岩手、宮城、福島の東北3県の陰に隠れて、目立たない存在ながら、実は北関東の茨城県も被害が兆円単位に及ぶ。地震による被害が最も大きかった北茨城市、津波に襲われた大洗町をはじめ、被災地の住民は終わらない余震に不安を募らせている。橋本昌知事に話を聞くと、被害の広がりには驚きを禁じ得ない。特に、収束時期すら判然としない原発事故被害の根は深い。そうした困難な状況にあって、ベテラン知事が、復興に取り組む茨城県の姿勢と、国に対する要望を忌憚なく語った。(聞き手/ダイヤモンド・オンライン客員論説委員 原英次郎)


はしもと・まさる/1945年生まれ。茨城県出身。

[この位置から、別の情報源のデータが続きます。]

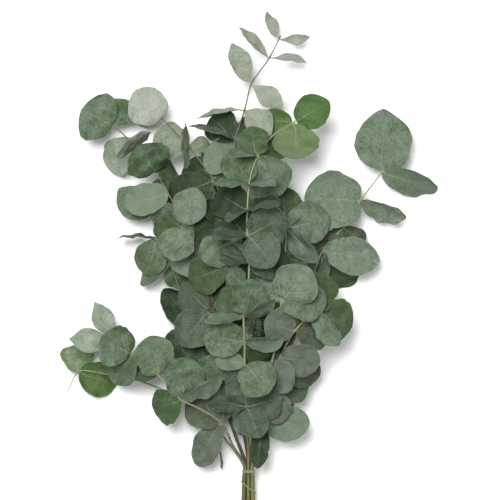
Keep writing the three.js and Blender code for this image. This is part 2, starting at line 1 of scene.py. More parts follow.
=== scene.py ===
"""A tied bunch of dried eucalyptus, lying on a pale surface and seen from straight above.

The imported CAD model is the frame. Every stem, leaf and tie is measured from its CAD node, and a finer
piece is made in the same place: blades with a wavy edge, a midrib and veins, stems with swollen joints
and bark, and raffia round the bundle. All lengths are in metres unless a name says otherwise.
"""

import json
import math
import random
from itertools import islice

import bmesh
import bpy
import numpy as np
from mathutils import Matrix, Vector

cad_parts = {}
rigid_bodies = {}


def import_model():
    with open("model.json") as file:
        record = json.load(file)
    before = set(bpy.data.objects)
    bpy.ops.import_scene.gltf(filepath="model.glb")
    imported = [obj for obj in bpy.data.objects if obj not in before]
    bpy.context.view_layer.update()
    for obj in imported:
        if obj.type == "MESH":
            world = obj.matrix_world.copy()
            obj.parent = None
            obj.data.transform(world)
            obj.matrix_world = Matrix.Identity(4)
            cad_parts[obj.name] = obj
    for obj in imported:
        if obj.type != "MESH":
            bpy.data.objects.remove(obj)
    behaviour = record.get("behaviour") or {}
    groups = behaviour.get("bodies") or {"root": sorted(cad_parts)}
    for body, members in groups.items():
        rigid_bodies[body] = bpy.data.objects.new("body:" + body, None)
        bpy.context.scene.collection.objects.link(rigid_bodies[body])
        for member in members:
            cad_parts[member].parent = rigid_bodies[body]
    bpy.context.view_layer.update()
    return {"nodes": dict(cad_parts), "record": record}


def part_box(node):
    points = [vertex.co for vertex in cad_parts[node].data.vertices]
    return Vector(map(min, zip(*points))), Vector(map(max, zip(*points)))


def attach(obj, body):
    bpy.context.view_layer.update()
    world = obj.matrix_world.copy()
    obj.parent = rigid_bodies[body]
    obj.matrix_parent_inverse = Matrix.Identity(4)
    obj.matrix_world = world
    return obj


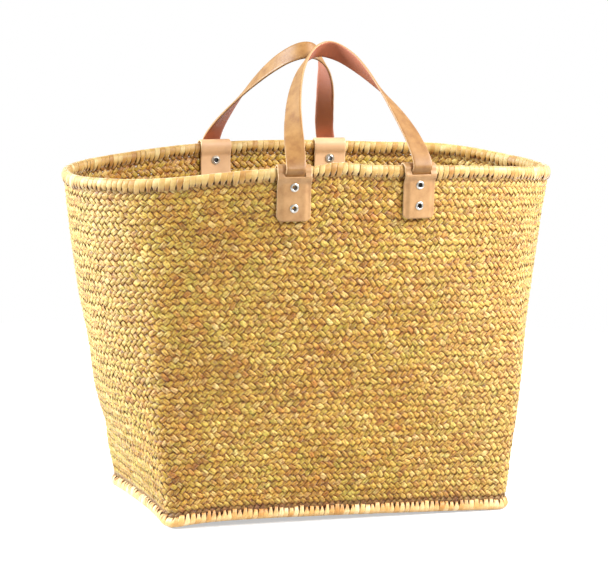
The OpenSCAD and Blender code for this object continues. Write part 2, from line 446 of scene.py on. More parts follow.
def side_angle(k):
    """Angle on the mouth's outline of patch k, in the order of SIDES."""
    y = MOUTH_D / 2 * (1 - (2 * PATCH_X / MOUTH_L) ** MOUTH_N) ** (1 / MOUTH_N)
    q = math.atan2(y, PATCH_X)
    return [math.pi + q, -q, math.pi - q, q][k]


def rim_normal(q):
    d = wall_xy(np.array(q + 1e-3), 1.0) - wall_xy(np.array(q - 1e-3), 1.0)
    return unit(np.array([d[1], -d[0]]))


def rim_frame(k):
    """Origin on the rim above patch k, and columns along the rim, outwards and up."""
    q = side_angle(k)
    out = rim_normal(q)
    x_axis = np.array([-out[1], out[0], 0])
    y_axis = np.array([out[0], out[1], 0])
    z_axis = np.array([0, 0, 1.0])
    c = math.cos(PATCH_LEAN)
    s = math.sin(PATCH_LEAN)
    turned = np.stack([x_axis, y_axis * c - z_axis * s, y_axis * s + z_axis * c], 1)
    origin = np.array([*wall_xy(np.array(q), 1.0), RIM_END_H + crown(np.array(q))])
    return origin, turned


RIM_FRAMES = [rim_frame(k) for k in range(4)]


def on_rim(k, points):
    origin, axes = RIM_FRAMES[k]
    return origin + np.asarray(points) @ axes.T


# --- wall and base ---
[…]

東京大学法学部卒。69年自治省入省、福井県財政課長、山梨県総務部長、自治省消防庁消防課長、財政局公営企業第一課長などを歴任。93年茨城県知事に当選、就任。2009年同県知事に再選し、5期目を迎える。

――現在までの茨城県の被害状況は、どうなっていますか。

 死者行方不明者は25人、一部損壊も含めた家屋の被害は13万戸に達しています。

 日本政策投資銀行の推計によれば、被害額は宮城が一番大きくて6兆5000億円、岩手県が4兆3000億円、福島県が3兆1000億円。これに対して茨城県は2兆5000億円で、実は、福島県とあまり変わらない被害が出ています。

 もう1つは、茨城県は海岸線が長いので、港湾や漁港がかなりやられて、この修復だけでも1000億円前後かかる。こうした直接的な被害に加えて、港湾や漁港が使えないことによる企業活動への影響なども出ています。

 それからいま必死で整備に取り組んでいますが、鹿島の臨海工業地帯が被害を受けた影響は大きいです。実は、鹿島は川上から川下まで連続した産業構造になっていて、中核の鹿島石油が被災したので、他の産業の操業率も落ちている。このように茨城県も、相当な被害が出ています。

 ただし、被害ばかりを強調していると、注文が来ないという面があるので、我々としても被害は大きかったけれども、企業活動、県民の日常生活が、早期に日常に戻るように頑張っているところです。